Aiii, culinary nomenclature can be so confusing.
First there's couscous, which we tend to think of as a natural whole grain and cook and serve like a grain, but is really just another form of dried pasta. But did anyone else love the word 'couscous' as a kid? I did. "Koos-koos, koos-koos, koos-koos" I'd try to say three times, failing except for the real point, which was to laugh out loud, that was a success.
And then there's Israeli couscous. It's still another form of pasta, toasted instead of dried, and shaped in perfect tiny pearls somehow way sexier than other itty-bitty pastas and their cousin, regular couscous. But Israeli couscous is as much a 'food product' as couscous, it's not a natural whole grain either, albeit one born of necessity and innovation. After the formation of Israel, both food and foreign currency were scarce so it was prudent to create a home-grown food source to substitute for rice.
So I love the word 'couscous' and the history of Israeli couscous – and truth be told, I love this salad too, it tasted so garlicky and summery and was oh-so-pretty to behold.
I used a Trader Joe's mix called 'Harvest Grains Blend'. (You see how the word 'grain' keeps showing up in the couscous neighborhood?) It's a mix of Israeli "style" couscous (hmm, what does 'style' mean in this context?), red and green bullets of orzo (the tiny Italian pasta), baby garbanzo beans and red quinoa. I like the mix alot, except that the garbanzo beans took way more time and way more water to cook than the rest of the blend.
But don't stress over finding the Trader Joe's blend, or even Israeli couscous. Any tiny pasta will do, American, Italian, Israeli, Martian or otherwise.
For that matter, don't stress over the summer squash either – think peas or green beans or sweet corn or olive as substitutes. I have a great source of relatively inexpensive no-oil sun-dried tomatoes (for St. Louisans, that's Dierbergs) but wouldn't hesitate to use cherry tomatoes (halved, to get the juices out, maybe with tiny balls of fresh mozzarella?) or chopped summer tomatoes.
Let the ingredient list be as stretch-y and as pleasure-inducing as, you know, koos-koos.

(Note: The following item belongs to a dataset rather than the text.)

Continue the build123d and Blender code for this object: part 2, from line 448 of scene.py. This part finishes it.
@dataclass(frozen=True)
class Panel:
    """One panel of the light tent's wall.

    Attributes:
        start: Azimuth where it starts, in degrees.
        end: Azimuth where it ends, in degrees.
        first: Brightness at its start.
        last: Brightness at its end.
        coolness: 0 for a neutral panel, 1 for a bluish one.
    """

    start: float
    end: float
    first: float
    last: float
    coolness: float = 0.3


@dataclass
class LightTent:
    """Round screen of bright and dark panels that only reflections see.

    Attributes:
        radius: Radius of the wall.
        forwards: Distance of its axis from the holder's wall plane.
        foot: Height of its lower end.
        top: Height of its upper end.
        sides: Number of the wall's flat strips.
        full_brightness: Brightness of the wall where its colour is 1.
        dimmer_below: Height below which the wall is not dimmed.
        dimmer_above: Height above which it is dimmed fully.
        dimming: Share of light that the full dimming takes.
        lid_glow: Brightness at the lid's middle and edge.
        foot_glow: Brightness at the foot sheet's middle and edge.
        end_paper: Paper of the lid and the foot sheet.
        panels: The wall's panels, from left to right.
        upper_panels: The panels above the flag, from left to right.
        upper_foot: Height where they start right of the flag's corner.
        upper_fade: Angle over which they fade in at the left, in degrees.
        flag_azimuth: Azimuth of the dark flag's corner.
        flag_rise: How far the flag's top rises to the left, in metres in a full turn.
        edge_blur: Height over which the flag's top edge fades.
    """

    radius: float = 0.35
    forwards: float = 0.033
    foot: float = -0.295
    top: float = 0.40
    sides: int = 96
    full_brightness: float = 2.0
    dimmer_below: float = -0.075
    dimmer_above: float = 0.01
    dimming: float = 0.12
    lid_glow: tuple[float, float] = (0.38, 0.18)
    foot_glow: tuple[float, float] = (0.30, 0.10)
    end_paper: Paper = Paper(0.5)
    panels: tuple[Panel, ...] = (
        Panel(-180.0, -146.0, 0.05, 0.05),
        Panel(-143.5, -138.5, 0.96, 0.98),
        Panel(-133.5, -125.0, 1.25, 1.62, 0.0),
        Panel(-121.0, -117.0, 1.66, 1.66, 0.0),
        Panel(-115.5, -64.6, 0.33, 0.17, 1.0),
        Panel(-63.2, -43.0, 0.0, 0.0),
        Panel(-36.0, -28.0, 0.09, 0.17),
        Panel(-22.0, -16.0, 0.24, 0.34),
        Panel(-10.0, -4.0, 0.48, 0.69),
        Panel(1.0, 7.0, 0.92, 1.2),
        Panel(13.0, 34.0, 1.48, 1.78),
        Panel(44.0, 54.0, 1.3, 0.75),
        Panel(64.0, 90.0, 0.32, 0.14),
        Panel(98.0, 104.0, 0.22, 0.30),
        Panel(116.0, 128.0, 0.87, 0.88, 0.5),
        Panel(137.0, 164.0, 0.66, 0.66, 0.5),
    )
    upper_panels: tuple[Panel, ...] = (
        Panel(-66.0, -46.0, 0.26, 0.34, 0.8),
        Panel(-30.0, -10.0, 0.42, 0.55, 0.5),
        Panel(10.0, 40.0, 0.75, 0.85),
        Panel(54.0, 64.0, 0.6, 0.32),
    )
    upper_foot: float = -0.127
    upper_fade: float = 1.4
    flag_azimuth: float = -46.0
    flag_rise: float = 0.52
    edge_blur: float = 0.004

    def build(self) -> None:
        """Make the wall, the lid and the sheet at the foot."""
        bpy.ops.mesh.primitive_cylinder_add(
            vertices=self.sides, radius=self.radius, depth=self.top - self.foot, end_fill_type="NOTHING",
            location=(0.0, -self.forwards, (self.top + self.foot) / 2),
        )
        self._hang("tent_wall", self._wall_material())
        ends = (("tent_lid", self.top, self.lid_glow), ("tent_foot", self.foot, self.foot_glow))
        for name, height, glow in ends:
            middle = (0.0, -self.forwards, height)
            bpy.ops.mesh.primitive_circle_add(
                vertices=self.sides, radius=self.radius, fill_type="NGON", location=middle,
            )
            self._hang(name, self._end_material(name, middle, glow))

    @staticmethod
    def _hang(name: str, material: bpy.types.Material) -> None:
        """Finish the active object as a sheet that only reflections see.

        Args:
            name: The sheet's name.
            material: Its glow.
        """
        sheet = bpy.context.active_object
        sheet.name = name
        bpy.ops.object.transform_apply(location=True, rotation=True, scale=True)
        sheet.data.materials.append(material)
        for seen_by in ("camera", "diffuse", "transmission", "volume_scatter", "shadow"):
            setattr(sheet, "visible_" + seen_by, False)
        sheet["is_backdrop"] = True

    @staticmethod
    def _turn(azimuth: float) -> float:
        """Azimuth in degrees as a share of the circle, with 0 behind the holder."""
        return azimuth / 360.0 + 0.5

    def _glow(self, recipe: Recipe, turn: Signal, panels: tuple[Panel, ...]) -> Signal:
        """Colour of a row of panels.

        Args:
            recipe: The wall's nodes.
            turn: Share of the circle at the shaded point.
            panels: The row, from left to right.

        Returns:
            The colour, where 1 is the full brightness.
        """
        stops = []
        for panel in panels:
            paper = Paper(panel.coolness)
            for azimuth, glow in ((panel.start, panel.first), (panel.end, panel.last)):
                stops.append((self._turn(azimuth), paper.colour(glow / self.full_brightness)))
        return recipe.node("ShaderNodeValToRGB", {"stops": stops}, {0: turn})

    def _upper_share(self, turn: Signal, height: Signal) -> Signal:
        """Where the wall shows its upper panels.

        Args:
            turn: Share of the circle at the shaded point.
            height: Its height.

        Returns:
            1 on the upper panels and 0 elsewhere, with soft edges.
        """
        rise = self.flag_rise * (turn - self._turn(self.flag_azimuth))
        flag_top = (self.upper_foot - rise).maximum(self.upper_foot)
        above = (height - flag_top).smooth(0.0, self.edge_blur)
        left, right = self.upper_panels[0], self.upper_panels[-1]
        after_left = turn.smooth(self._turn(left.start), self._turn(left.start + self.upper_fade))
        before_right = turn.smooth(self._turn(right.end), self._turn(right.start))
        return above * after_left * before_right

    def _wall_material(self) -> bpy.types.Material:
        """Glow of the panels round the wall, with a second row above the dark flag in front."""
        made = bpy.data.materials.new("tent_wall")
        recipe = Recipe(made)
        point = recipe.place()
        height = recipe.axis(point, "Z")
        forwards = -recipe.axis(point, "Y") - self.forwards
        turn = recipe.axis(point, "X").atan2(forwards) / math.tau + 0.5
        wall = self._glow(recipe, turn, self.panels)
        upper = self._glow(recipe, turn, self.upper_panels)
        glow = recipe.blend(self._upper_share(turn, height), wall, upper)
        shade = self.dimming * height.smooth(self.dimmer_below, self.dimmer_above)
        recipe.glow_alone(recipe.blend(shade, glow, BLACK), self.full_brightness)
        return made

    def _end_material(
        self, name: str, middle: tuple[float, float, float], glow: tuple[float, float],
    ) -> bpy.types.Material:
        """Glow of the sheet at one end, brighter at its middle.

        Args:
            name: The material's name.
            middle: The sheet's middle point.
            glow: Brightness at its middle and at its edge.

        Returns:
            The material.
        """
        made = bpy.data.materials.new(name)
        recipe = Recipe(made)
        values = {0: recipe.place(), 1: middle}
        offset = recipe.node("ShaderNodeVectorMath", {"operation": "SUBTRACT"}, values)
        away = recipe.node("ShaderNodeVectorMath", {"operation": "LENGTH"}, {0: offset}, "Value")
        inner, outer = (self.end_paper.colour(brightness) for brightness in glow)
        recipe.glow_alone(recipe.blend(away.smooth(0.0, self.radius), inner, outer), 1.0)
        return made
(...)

"I used this recipe as an "inspiration" for a dish of my own: ... The verdict: DELICIOUS! " ~ Molly
ISRAELI COUSCOUS SALAD with YELLOW SQUASH & SUN-DRIED TOMATOES
Time to table: 2 hours
Makes 5 cups
1-1/4 cups Israeli couscous or a tiny pasta such as orzo, even broken bits of spaghetti
Water or other cooking liquid
1 tablespoon olive oil
1 shallot, chopped
2 - 3 garlic cloves, roughly chopped
1/2 pound yellow squash, trimmed, quartered lengthwise, then cut in 1/2-inch pieces
1/2 pound zucchini, ditto
Cooked summer squash
1/2 ounce sun-dried tomatoes, cut into slivers
Salt & pepper to taste
PASTA Cook until al dente according to package instructions. If needed, drain.
SUMMER SQUASH In a large skillet, heat the olive oil until shimmery. Add the shallot and garlic, stir to coat with fat and let cook until just soft. Add the yellow squash and zucchini as they're prepped, stir to coat with fat. Let cook until barely done, you don't want them mushy.

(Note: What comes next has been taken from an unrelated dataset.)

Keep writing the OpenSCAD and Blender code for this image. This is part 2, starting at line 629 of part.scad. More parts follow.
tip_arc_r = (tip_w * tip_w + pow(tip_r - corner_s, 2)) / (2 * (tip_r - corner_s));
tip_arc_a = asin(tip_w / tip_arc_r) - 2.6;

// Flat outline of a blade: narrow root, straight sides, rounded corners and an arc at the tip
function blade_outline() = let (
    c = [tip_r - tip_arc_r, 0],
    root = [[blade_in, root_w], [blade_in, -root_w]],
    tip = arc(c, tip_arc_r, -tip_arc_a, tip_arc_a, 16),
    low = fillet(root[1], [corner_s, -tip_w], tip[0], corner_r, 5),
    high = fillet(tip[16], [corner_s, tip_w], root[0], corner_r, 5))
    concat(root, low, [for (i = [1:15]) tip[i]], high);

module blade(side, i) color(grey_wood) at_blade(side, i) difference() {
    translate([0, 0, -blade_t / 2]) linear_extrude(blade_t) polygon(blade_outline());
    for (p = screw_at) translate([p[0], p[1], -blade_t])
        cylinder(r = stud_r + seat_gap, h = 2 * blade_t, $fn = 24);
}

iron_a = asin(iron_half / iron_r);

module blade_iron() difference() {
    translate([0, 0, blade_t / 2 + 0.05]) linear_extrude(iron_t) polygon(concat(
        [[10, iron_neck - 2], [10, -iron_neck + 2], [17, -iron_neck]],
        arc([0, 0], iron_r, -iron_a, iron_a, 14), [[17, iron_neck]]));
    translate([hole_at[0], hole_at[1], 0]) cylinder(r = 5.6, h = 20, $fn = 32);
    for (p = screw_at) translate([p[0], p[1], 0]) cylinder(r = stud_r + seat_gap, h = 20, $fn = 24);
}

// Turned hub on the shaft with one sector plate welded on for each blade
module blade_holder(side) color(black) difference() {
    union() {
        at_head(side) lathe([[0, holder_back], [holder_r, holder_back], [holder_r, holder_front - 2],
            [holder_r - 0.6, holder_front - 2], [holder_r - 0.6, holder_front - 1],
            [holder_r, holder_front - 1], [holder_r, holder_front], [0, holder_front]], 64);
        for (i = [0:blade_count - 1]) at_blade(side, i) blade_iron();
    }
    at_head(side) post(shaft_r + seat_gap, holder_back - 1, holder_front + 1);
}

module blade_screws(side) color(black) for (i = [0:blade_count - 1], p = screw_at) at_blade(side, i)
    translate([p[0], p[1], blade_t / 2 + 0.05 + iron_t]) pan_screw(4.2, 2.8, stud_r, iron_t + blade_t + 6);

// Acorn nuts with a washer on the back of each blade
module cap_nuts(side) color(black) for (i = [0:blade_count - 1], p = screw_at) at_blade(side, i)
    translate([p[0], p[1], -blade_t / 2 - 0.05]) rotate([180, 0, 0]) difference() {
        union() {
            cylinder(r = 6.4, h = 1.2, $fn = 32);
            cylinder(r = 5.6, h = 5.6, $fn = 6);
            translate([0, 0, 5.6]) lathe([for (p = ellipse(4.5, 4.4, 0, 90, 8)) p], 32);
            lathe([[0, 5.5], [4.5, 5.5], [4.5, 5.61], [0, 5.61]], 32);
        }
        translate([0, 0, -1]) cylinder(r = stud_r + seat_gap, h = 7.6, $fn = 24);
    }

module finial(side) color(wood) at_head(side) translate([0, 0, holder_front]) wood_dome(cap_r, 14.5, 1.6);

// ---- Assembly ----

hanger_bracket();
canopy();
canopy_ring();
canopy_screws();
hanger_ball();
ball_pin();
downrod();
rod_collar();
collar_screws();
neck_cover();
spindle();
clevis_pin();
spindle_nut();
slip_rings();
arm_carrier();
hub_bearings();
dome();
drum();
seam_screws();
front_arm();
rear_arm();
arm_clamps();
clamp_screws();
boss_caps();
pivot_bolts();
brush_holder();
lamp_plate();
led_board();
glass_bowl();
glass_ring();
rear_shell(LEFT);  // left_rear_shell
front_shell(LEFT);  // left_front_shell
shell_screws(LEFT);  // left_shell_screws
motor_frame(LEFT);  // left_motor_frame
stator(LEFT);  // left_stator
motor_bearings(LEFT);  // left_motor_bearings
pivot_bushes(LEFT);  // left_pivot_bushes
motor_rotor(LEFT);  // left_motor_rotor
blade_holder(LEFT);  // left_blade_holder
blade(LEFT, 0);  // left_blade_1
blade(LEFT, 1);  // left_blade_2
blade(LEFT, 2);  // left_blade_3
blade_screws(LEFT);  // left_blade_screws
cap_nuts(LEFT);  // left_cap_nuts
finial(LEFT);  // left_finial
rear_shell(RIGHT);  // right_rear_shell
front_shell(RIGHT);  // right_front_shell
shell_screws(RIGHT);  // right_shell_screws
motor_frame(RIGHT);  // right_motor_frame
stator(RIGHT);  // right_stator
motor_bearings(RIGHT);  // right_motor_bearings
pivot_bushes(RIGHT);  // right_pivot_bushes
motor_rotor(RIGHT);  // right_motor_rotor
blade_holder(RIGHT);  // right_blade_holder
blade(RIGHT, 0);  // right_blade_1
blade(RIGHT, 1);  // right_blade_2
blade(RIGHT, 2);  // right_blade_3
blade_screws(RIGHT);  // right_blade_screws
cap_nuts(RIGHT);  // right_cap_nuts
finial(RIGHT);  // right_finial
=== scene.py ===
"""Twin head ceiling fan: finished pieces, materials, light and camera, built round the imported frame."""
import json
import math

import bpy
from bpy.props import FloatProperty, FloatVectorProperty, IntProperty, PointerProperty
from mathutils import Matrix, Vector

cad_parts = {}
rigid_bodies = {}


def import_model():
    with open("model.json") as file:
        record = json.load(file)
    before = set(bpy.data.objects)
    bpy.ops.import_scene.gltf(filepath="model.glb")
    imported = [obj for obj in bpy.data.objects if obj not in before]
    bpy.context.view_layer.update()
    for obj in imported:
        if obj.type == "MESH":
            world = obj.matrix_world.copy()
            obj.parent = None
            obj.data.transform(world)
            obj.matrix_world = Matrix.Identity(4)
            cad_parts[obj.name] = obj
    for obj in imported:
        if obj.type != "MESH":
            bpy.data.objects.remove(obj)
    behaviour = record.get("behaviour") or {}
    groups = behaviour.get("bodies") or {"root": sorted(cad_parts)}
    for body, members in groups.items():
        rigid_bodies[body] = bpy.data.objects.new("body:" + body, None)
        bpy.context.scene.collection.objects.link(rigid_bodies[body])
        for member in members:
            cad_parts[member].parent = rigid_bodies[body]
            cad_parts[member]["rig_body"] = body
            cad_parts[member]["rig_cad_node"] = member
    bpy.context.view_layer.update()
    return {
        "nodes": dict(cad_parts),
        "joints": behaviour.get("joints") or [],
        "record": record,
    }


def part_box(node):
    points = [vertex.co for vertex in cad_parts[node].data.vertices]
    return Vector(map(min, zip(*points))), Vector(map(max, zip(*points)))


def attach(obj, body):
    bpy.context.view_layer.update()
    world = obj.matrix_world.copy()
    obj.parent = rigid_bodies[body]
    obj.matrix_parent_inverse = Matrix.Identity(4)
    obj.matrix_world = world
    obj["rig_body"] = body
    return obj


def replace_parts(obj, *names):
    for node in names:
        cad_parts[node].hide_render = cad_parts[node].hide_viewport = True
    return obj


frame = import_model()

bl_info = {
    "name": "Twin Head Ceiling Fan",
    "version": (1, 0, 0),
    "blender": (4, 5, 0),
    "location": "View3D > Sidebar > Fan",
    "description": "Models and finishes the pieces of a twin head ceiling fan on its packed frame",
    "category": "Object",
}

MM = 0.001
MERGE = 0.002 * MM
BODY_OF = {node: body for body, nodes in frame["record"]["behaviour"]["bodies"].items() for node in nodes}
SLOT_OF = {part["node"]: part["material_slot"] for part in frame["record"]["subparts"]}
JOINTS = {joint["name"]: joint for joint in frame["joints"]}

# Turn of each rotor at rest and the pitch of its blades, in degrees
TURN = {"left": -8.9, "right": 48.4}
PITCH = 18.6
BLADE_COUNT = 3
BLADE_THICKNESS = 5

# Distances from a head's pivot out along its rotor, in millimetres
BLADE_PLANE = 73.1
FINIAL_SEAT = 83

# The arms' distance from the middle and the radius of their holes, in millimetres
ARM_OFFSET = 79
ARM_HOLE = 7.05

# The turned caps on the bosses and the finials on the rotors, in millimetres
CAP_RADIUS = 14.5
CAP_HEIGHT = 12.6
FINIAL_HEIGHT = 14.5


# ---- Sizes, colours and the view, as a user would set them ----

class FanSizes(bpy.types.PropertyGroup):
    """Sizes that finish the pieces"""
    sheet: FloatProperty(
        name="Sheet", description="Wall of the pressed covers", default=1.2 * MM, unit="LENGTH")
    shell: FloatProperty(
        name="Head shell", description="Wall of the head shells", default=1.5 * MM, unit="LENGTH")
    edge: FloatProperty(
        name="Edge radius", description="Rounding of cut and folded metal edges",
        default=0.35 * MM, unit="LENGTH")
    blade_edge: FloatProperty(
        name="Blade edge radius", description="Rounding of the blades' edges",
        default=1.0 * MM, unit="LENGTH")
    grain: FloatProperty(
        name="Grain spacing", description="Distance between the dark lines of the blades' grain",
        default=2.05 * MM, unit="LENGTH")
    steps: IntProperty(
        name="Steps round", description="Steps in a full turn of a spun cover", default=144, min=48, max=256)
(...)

COMBINE Toss the still-hot couscous with the cooked squash and sun-dried tomatoes. Season to taste. Let cool, refrigerate until ready to serve.
ALANNA's TIPS & KITCHEN NOTES
I'd intended to add fresh basil just before serving but in the end, decided against it, thinking it would detract from a lovely garlicky couscous studded with pieces of summer squash.